§ WHAT IS REQUIRED
Please output exactly the lines of the material from the first through the line containing "return np.stack([along[:, 1], -along[:, 0]], 1)", and nothing more.
- - -
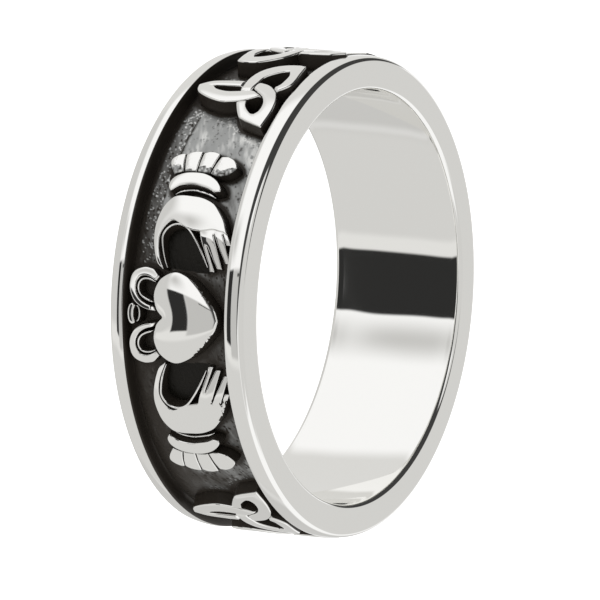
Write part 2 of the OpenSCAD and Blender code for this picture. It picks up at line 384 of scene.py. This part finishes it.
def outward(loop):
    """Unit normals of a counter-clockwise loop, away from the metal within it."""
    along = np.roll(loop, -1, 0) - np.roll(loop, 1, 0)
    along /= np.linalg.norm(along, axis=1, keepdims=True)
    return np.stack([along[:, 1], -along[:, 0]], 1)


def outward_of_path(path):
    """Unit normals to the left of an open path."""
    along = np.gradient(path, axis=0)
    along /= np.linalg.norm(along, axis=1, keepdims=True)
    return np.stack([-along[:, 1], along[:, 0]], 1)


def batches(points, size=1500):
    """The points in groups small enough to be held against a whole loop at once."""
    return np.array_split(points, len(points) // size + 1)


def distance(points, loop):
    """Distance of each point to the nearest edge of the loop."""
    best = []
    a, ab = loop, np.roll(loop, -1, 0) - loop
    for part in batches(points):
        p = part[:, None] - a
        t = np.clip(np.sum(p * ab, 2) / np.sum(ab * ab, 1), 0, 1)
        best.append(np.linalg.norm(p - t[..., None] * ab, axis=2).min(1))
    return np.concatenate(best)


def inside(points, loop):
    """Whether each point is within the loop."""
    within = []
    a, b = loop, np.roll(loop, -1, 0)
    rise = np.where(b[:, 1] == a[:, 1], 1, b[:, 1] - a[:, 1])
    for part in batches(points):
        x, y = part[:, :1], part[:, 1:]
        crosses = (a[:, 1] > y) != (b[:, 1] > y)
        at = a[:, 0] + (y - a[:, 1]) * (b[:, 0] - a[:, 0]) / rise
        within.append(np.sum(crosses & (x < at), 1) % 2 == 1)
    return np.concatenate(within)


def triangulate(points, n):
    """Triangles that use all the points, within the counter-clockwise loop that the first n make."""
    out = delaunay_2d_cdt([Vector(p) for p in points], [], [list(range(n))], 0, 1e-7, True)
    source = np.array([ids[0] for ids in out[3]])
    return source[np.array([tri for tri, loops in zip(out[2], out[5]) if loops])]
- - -
§ ANSWER
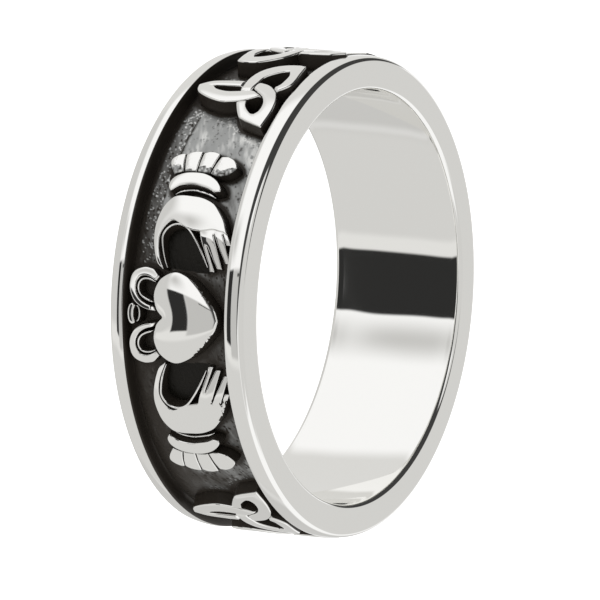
Write part 2 of the OpenSCAD and Blender code for this picture. It picks up at line 384 of scene.py. This part finishes it.
def outward(loop):
    """Unit normals of a counter-clockwise loop, away from the metal within it."""
    along = np.roll(loop, -1, 0) - np.roll(loop, 1, 0)
    along /= np.linalg.norm(along, axis=1, keepdims=True)
    return np.stack([along[:, 1], -along[:, 0]], 1)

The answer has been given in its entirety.